START

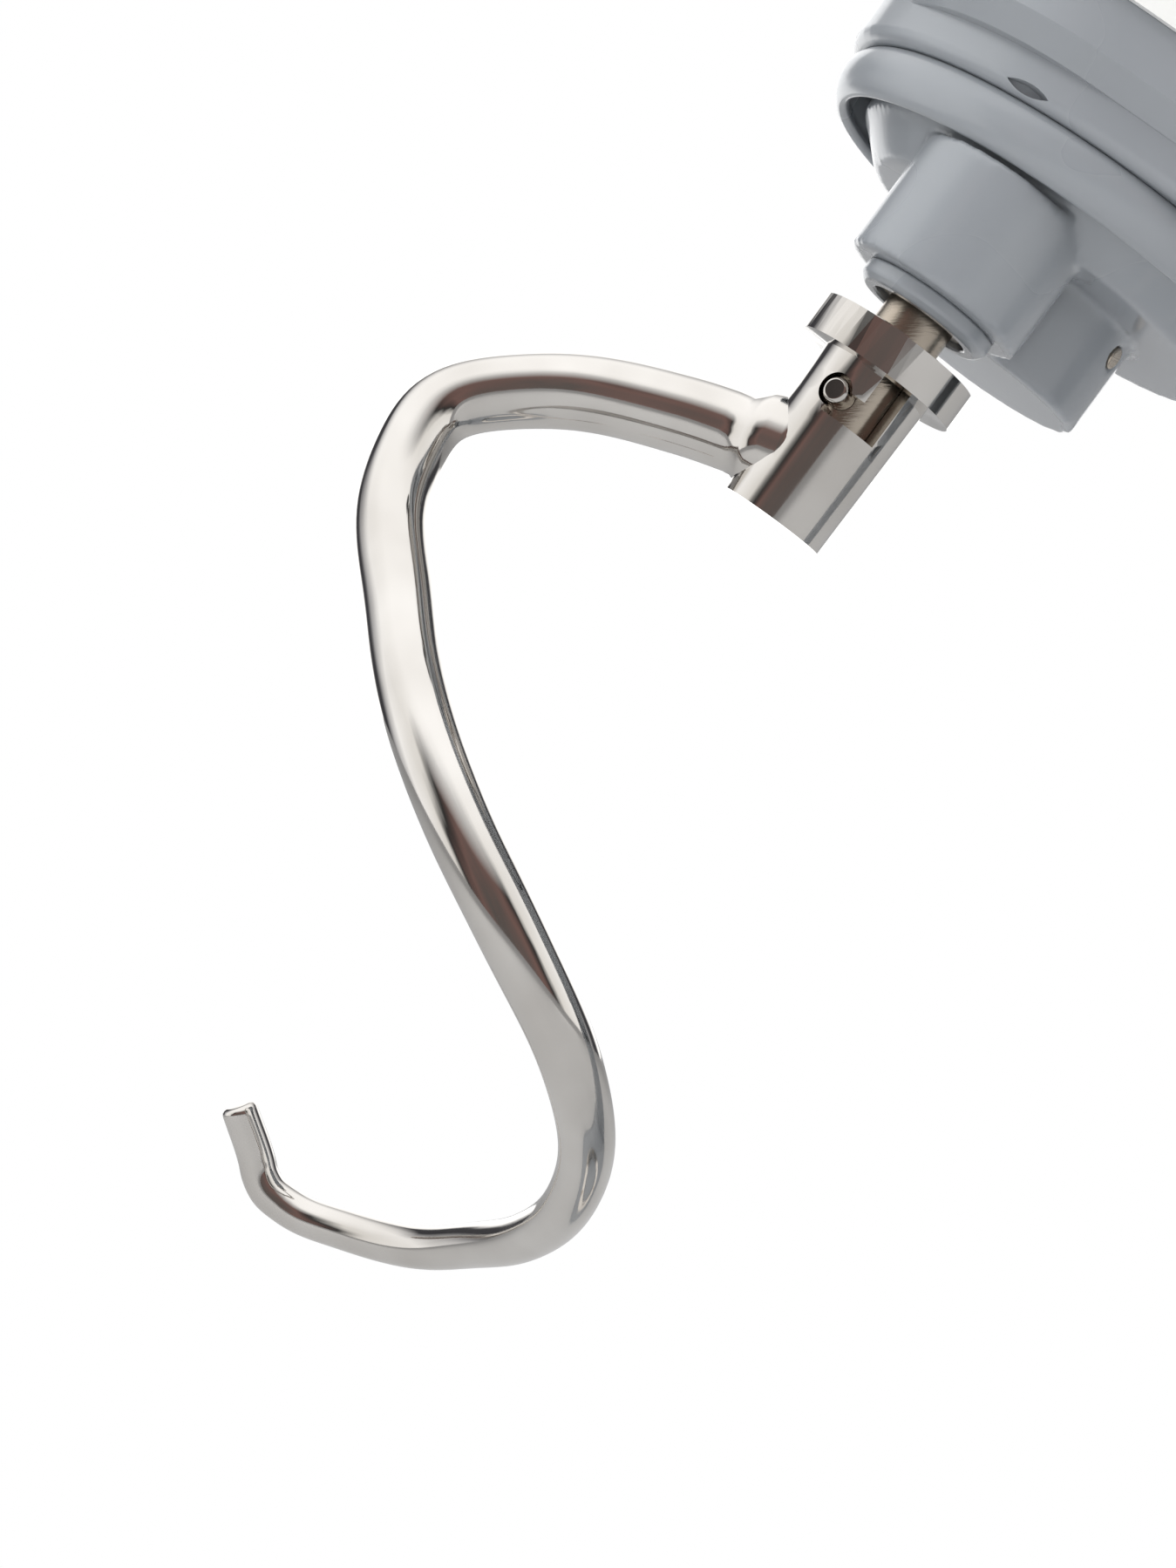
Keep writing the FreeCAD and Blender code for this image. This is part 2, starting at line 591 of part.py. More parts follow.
# ---------------------------------------------------------------- attachment barrel
def make_barrel():
    front = "-armLength - barrelReach"
    barrel = rod("barrelRadius", "barrelReach - barrelRear", (front, "0", "hubHeight"), along_x)
    flange = block("5", "16", "6", (front, "-8", "hubHeight + barrelRadius - 3"))
    tools = [
        rod("barrelBore", "16", (f"{front} - 1", "0", "hubHeight"), along_x),
        rod("centreShaft + runningGap", "60", (front, "0", "hubHeight"), along_x),
        rod("knobStem + runningGap", "barrelRadius",
            (f"{front} + 8", "-barrelRadius - 1", "hubHeight"), along_y),
        rod("capPinRadius + runningGap", "30",
            (f"{front} + 2.2", "-15", "hubHeight + barrelRadius + 0.6"), along_y),
        block("12", "8.8", "9", (f"{front} - 2", "-4.4", "hubHeight + barrelRadius - 3.2")),
    ]
    keep(less(joined([barrel, flange]), tools), "attachment_barrel", head_frame)
    cap = rod("barrelRadius - 1", "capThick",
              (f"{front} - capThick - seatGap", "0", "hubHeight"), along_x)
    tongue = block("capThick", "8", "6",
                   (f"{front} - capThick - seatGap", "-4", "hubHeight + barrelRadius - 4"))
    knuckle = rod("capPinRadius + 1.2", "8",
                  (f"{front} + 2.2", "-4", "hubHeight + barrelRadius + 0.6"), along_y)
    bridge = block("capThick + 2.4", "8", "2.2",
                   (f"{front} - capThick - seatGap", "-4", "hubHeight + barrelRadius + 0.4"))
    hole = rod("capPinRadius + runningGap", "12",
               (f"{front} + 2.2", "-6", "hubHeight + barrelRadius + 0.6"), along_y)
    keep(less(joined([cap, tongue, knuckle, bridge]), [hole]), "barrel_cap", head_frame)
    turned("barrel_cap_pin", [("0", "0"), ("capPinRadius", "0"), ("capPinRadius", "15.6"),
                              ("0", "15.6")],
           head_frame, (f"{front} + 2.2", "-7.8", "hubHeight + barrelRadius + 0.6"), along_y)
    turned("barrel_knob",
           [("0", "0"), ("knobStem", "0"), ("knobStem", "10"), ("knobRadius - 2", "10.6"),
            ("knobRadius", "13"), ("knobRadius", "20"), ("knobRadius - 1.5", "22"),
            ("0", "22.6")],
           head_frame, (f"{front} + 8", "-barrelBore - 0.5", "hubHeight"),
           Rotation(Vector(1, 0, 0), 90))


# ---------------------------------------------------------------- controls
def make_controls():
    face = "headHalf - 0.9"
    plate = block("leverTravel + 19.4", "2.4", "2 * plateHalf",
                  ("leverX - 9.7", face, "leverHeight - plateHalf"))
    slot = block("leverTravel + 6", "6", "4", ("leverX - 3", f"{face} - 2", "leverHeight - 2"))
    keep(less(plate, [slot]), "speed_plate", head_frame)
    turned("speed_lever",
           [("0", "0"), ("1.5", "0"), ("1.5", "12"), ("4", "12.4"), ("leverKnob", "15"),
            ("leverKnob", "21"), ("leverKnob - 1.5", "23"), ("0", "23.6")],
           head_frame, ("leverX", "headHalf - 9.9", "leverHeight"), along_y)
    shaft = rod("lockShaft", "14", ("lockX", "-headHalf - 4", "lockHeight"), along_y)
    arm = block("lockArm", "4", "7", ("lockX - 3.5", "-headHalf - 4.4", "lockHeight - 3.5"))
    grip = rod("5", "6", ("lockX + lockArm - 6", "-headHalf - 8", "lockHeight"), along_y)
    keep(joined([shaft, arm, grip]), "lock_lever", head_frame)
    for number, side in enumerate((-1, 1), start=1):
        turn = Rotation(Vector(1, 0, 0), -90 * side)
        turned(f"brush_cap_{number}",
               [("0", "0"), ("bearingRadius - 1.5", "0"), ("bearingRadius - 1.5", "7"),
                ("bearingRadius - 0.3", "7"), ("bearingRadius - 0.3", "9.5"),
                ("bearingRadius - 1.5", "10.5"), ("0", "10.5")],
               head_frame, ("rearBracket - 16", f"{side} * (headHalf - 11)", "motorHeight"), turn)


# ---------------------------------------------------------------- motor and gear train
def bracket(label, x, holes, low, high):
    """A bearing bracket across the head, cut to the inside of the upper casting."""
    plate = Part.makeBox(size("bracketThick"), 200, high - low, Vector(size(x), -100, low))
    keep(less(solid(within_cavity(plate), f"{label}Blank"), holes), label, head_frame)


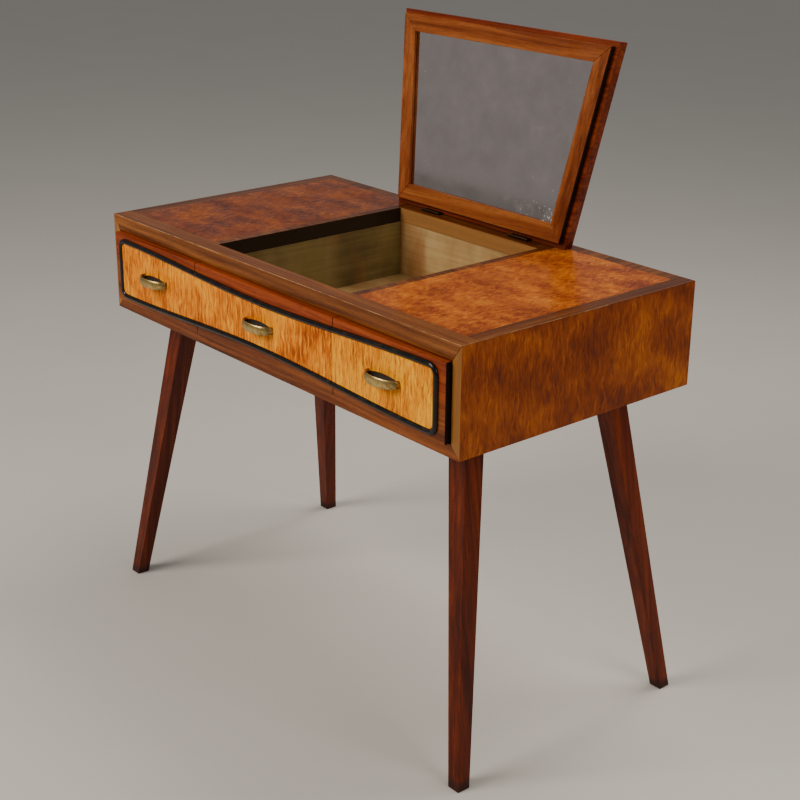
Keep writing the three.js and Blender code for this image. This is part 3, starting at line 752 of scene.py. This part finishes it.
# %% The boards of the case, the drawers and the lid
SIDES = ("left", "right")
MITRED_EDGE = 0.5 * MM  # fine, because these boards meet in mitres
BACK_EDGE = 0.6 * MM
FRONT_EDGE = 0.8 * MM
FRAME_EDGE = 0.9 * MM
LID_EDGE = 1.2 * MM
LEG_EDGE = 1.8 * MM  # legs are knocked the most
soften("top_panel", "case", top_finish, MITRED_EDGE)
soften("bottom_panel", "case", bottom_finish, MITRED_EDGE)
soften("back_panel", "case", back_finish, BACK_EDGE)
soften("centre_front", "case", front_finish, FRONT_EDGE)
for side in SIDES:
    soften(f"side_{side}", "case", end_finish, MITRED_EDGE)
    soften(f"{side}_drawer_front", f"{side}_drawer", front_finish, FRONT_EDGE)
    for place in ("front", "rear"):
        soften(f"leg_{place}_{side}", "case", leg_finish, LEG_EDGE, 3)
soften("lid_panel", "mirror_lid", panel_finish, LID_EDGE, 3)
for edge, finish in frame_finishes.items():
    soften(f"frame_rail_{edge}", "mirror_lid", finish, FRAME_EDGE)

# %% [markdown]
# ## Half-round beads
# The bead round the fields is a half-round moulding bent to the waisted outline. Sweeping a
# section along a curve would work, but the frame already holds the bead as a flat band with
# the right outline, so rounding its two front edges until they nearly meet gives the same
# section with no second outline to keep in step.

# %% Round a bead
BEAD_ROUND = 4.8 * MM
CUT_END = 12 * MM  # an upright edge shorter than this is where a bead was sawn off


def round_bead(node, body):
    work = merged_copy(node)
    face_y = min(v.co.y for v in work.verts)
    on_face = [e for e in work.edges if all(v.co.y < face_y + SAME_POINT for v in e.verts)]
    rims = [e for e in on_face if e.is_manifold and e.calc_face_angle() > radians(60)]
    upright = [e for e in rims if abs(e.verts[0].co.x - e.verts[1].co.x) <= SAME_POINT]
    sawn = [e for e in upright if e.calc_length() <= CUT_END]
    bevel_edges(work, [e for e in rims if e not in sawn], BEAD_ROUND, 5)
    return add_piece("round_" + node, work, body, bead_finish, [node])


beads = [round_bead(f"centre_bead_{place}", "case") for place in ("lower", "upper")]
beads += [round_bead(f"{side}_drawer_bead", f"{side}_drawer") for side in SIDES]
print("beads", [len(bead.data.polygons) for bead in beads], "faces")

# %% [markdown]
# ## Bow pulls
# Each pull is a cast brass bow, a rounded band that swells out of the front and leaves a hollow
# for the fingers. A curve with an oval section could make it, but spinning that section half
# a turn and pressing the bow flatter is shorter, and both ends lie flat on the front. The ends
# are a little lower than the middle, as on a casting.

# %% Spin a pull
PULL_WALL = 3.4 * MM  # half the band's thickness
PULL_END = 0.78  # height of the band's ends, as a share of its middle
OVAL_POINTS = 20
BOW_STEPS = 40


def lay_flat(work):
    """Turns a shape made on the ground so that it looks along Y."""
    bmesh.ops.rotate(work, cent=(0, 0, 0), matrix=Matrix.Rotation(pi / 2, 3, "X"), verts=work.verts)


def spin_pull(node, body):
    low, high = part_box(node)
    middle = (low + high) / 2
    half_width = (high.x - low.x) / 2
    half_height = (high.z - low.z) / 2
    depth = high.y - low.y
    work = bmesh.new()
    bmesh.ops.create_circle(work, cap_ends=True, radius=1.0, segments=OVAL_POINTS)
    bmesh.ops.scale(work, vec=(PULL_WALL, half_height, 1), verts=work.verts)
    lay_flat(work)
    bmesh.ops.translate(work, vec=(half_width - PULL_WALL, 0, 0), verts=work.verts)
    section = work.verts[:] + work.edges[:] + work.faces[:]
    bmesh.ops.spin(
        work,
        geom=section,
        cent=(0, 0, 0),
        axis=(0, 0, -1),
        dvec=(0, 0, 0),
        angle=pi,
        steps=BOW_STEPS,
        use_duplicate=False,
    )
    bmesh.ops.scale(work, vec=(1, depth / half_width, 1), verts=work.verts)
    for vert in work.verts:
        vert.co.z *= PULL_END + (1 - PULL_END) * abs(vert.co.y) / depth
    bmesh.ops.translate(work, vec=(middle.x, high.y, middle.z), verts=work.verts)
    bmesh.ops.recalc_face_normals(work, faces=work.faces)
    return add_piece("cast_" + node, work, body, brass_finish, [node])


# %% The near-black seat behind a pull, part plate and part painted shade
SEAT_THICK = 0.4 * MM
SEAT_LIFT = 0.05 * MM  # clearance between the seat and the end of the pull
SEAT_HEIGHT = 0.84  # as a share of the pull's height


def add_shade_seat(node, body):
    """A thin near-black oval on the veneer in the hollow of a pull: a blackened plate, and painted
    shade for the hollow.
    """
    low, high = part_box(node)
    middle = (low + high) / 2
    half_width = (high.x - low.x) / 2 - PULL_WALL
    half_height = (high.z - low.z) / 2 * SEAT_HEIGHT
    work = bmesh.new()
    bmesh.ops.create_cone(work, cap_ends=True, segments=48, radius1=1, radius2=1, depth=SEAT_THICK)
    bmesh.ops.scale(work, vec=(half_width, half_height, 1), verts=work.verts)
    lay_flat(work)
    y = high.y + SEAT_THICK / 2 + SEAT_LIFT
    bmesh.ops.translate(work, vec=(middle.x, y, middle.z), verts=work.verts)
    return add_piece("seat_" + node, work, body, shade_seat_finish)


pull_bodies = {
    "centre_pull": "case",
    "left_drawer_pull": "left_drawer",
    "right_drawer_pull": "right_drawer",
}
for node, body in pull_bodies.items():
    pull = spin_pull(node, body)
    add_shade_seat(node, body)
    print(pull.name, len(pull.data.polygons), "faces")

# %% [markdown]
# ## Plain nodes keep their shape
# The veneers, the lining, the drawer boxes, the runners, the glass and the hinges are right as
# they are in the frame, so nothing is copied. They only need their finish. It could be given
# node by node, but a part of the node's name is enough to pick it.

# %% Finish the nodes that stay
finish_for = {
    "veneer": field_finish,
    "runner": runner_finish,
    "stop": runner_finish,
    "leg_bolt": steel_finish,
    "mirror_glass": mirror_finish,
    "leaf": hinge_finish,
    "hinge_pin": hinge_finish,
    "well_": lining_finish,
    "drawer_side": lining_finish,
    "drawer_back": lining_finish,
    "drawer_bottom": lining_finish,
}
kept = [(name, obj) for name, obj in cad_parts.items() if not obj.hide_render]
for name, obj in kept:
    finish = next(finish for part, finish in finish_for.items() if part in name)
    obj.data.materials.clear()
    obj.data.materials.append(finish)
print("kept nodes", len(kept))

# %% [markdown]
# ## Screws
# Small domed screw heads hold the back board, and two screws reach the pull of each drawer from
# inside its front. They are cylinders with a rounded rim and a raised bar that reads as a slot,
# too small to matter to the frame, yet a back without them looks unfinished.

# %% One screw head
SCREW_RADIUS = 3.2 * MM
SCREW_HEIGHT = SCREW_RADIUS * 0.35
SCREW_TAPER = 0.82  # radius of a head's face, as a share of its rim
SLOT_WIDTH = 0.35 * MM
BACKWARDS = Vector((0, 1, 0))


def add_screw(name, place, body):
    """A slotted head at `place` that looks backwards."""
    work = bmesh.new()
    bmesh.ops.create_cone(
        work,
        cap_ends=True,
        segments=20,
        radius1=SCREW_RADIUS,
        radius2=SCREW_RADIUS * SCREW_TAPER,
        depth=SCREW_HEIGHT,
    )
    rim = [e for e in work.edges if all(v.co.z > 0 for v in e.verts)]
    bevel_edges(work, rim, SCREW_HEIGHT * 0.4, 2)
    bar = bmesh.ops.create_cube(work, size=1.0)["verts"]
    bmesh.ops.scale(work, vec=(SCREW_RADIUS * 1.5, SLOT_WIDTH, SCREW_HEIGHT * 0.2), verts=bar)
    bmesh.ops.translate(work, vec=(0, 0, SCREW_HEIGHT * 0.5), verts=bar)
    turn = BACKWARDS.to_track_quat("Z", "Y").to_matrix()
    bmesh.ops.rotate(work, cent=(0, 0, 0), matrix=turn, verts=work.verts)
    centre = Vector(place) + BACKWARDS * SCREW_HEIGHT * 0.5
    bmesh.ops.translate(work, vec=centre, verts=work.verts)
    return add_piece(name, work, body, steel_finish)


# %% Screws for the back and the pulls
BACK_COLUMNS = 5
FROM_END = 20 * MM
FROM_EDGE = 12 * MM
SUNK = 1 * MM  # how deep a back screw is driven in
FROM_PULL_END = 4 * MM

back_low, back_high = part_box("back_panel")
first_x = back_low.x + FROM_END
pitch = (back_high.x - FROM_END - first_x) / (BACK_COLUMNS - 1)
for column in range(BACK_COLUMNS):
    for row, z in enumerate((back_low.z + FROM_EDGE, back_high.z - FROM_EDGE)):
        place = (first_x + pitch * column, back_high.y - SUNK, z)
        add_screw(f"back_screw_{column}_{row}", place, "case")

for side in SIDES:
    pull_low, pull_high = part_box(f"{side}_drawer_pull")
    inner_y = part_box(f"{side}_drawer_front")[1].y
    for index, x in enumerate((pull_low.x + FROM_PULL_END, pull_high.x - FROM_PULL_END)):
        add_screw(f"{side}_pull_screw_{index}", (x, inner_y, PULL_Z), f"{side}_drawer")

# %% [markdown]
# ## Floor and room
# The stage is plain, so that nothing competes with the wood. A curved backdrop would hide the
# horizon from one side only, and the table is looked at from all round. So the floor is one
# large pale face whose edge lies far away, in a room that fills the shadows a little.

# %% Floor and room
FLOOR_SIZE = 60
floor_mesh = bpy.data.meshes.new("floor")
work = bmesh.new()
bmesh.ops.create_grid(work, x_segments=1, y_segments=1, size=FLOOR_SIZE)
work.to_mesh(floor_mesh)
work.free()
floor = bpy.data.objects.new("floor", floor_mesh)
bpy.context.scene.collection.objects.link(floor)
floor_recipe = Recipe("pale_floor")
floor_tone = floor_recipe.noise(floor_recipe.vector(*floor_recipe.place()), 3.0, 2.0)
floor_colour = floor_recipe.mix(floor_tone, (0.60, 0.585, 0.56), (0.64, 0.625, 0.60))
floor_mesh.materials.append(floor_recipe.finish(floor_colour, 0.6))

world = bpy.data.worlds.new("soft_room")
world.use_nodes = True
room = world.node_tree.nodes["Background"].inputs
room["Color"].default_value = (0.86, 0.83, 0.79, 1)
room["Strength"].default_value = 0.28
bpy.context.scene.world = world

# %% [markdown]
# ## Lights
# Small lamps would leave hard spots in the polish, so the lights are three broad, warm
# softboxes. The strong one stands to the left of the front and draws the long highlights
# along the rails. A weaker one at the right keeps the end from going black, and a third above
# and behind lays a sheen on the top and on the lid's upper edge.

# %% Lights
WARM = (1.0, 0.91, 0.79)
LOOK_AT = Vector((0, 0, 0.6))


def add_softbox(name, place, size, power, aim=LOOK_AT):
    data = bpy.data.lights.new(name, "AREA")
    data.shape = "SQUARE"
    data.size = size
    data.energy = power
    data.color = WARM
    light = bpy.data.objects.new(name, data)
    light.location = place
    light.rotation_mode = "QUATERNION"
    light.rotation_quaternion = (aim - light.location).to_track_quat("-Z", "Y")
    bpy.context.scene.collection.objects.link(light)
    print("light", name, power, "W")


add_softbox("front_softbox", (-0.9, -3.0, 2.7), 1.8, 112)
add_softbox("right_softbox", (3.0, 0.2, 2.2), 1.5, 30)
add_softbox("top_softbox", (0.3, 1.3, 3.0), 1.6, 45, Vector((0, 0, 0.7)))

# %% [markdown]
# ## Camera
# The camera stands to the right of the front, at the height of a standing person's eyes, and
# looks down a little. A wide lens could stand nearer, but it would make the legs lean and the
# near corner swell, so this one is fairly long and stands further away.

# %% Camera
EYE = Vector((2.062, -1.719, 1.517))
HEADING, DIP, ROLL = radians(49.56), radians(21.27), radians(0.52)
SENSOR, FOCAL_LENGTH = 36, 69.76  # millimetres
lens = bpy.data.cameras.new("camera")
lens.sensor_width = SENSOR
lens.lens = FOCAL_LENGTH
camera = bpy.data.objects.new("camera", lens)
upwards = Matrix.Rotation(pi / 2 - DIP, 4, "X") @ Matrix.Rotation(ROLL, 4, "Z")
turn = Matrix.Rotation(HEADING, 4, "Z") @ upwards
camera.matrix_world = Matrix.Translation(EYE) @ turn
bpy.context.scene.collection.objects.link(camera)
bpy.context.scene.camera = camera
print("camera", [round(v, 2) for v in EYE], FOCAL_LENGTH, "mm")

END

• _What you have to do_
Extract each line holding the string "image".

• _Full solution_
Keep writing the FreeCAD and Blender code for this image. This is part 2, starting at line 591 of part.py. More parts follow.
Keep writing the three.js and Blender code for this image. This is part 3, starting at line 752 of scene.py. This part finishes it.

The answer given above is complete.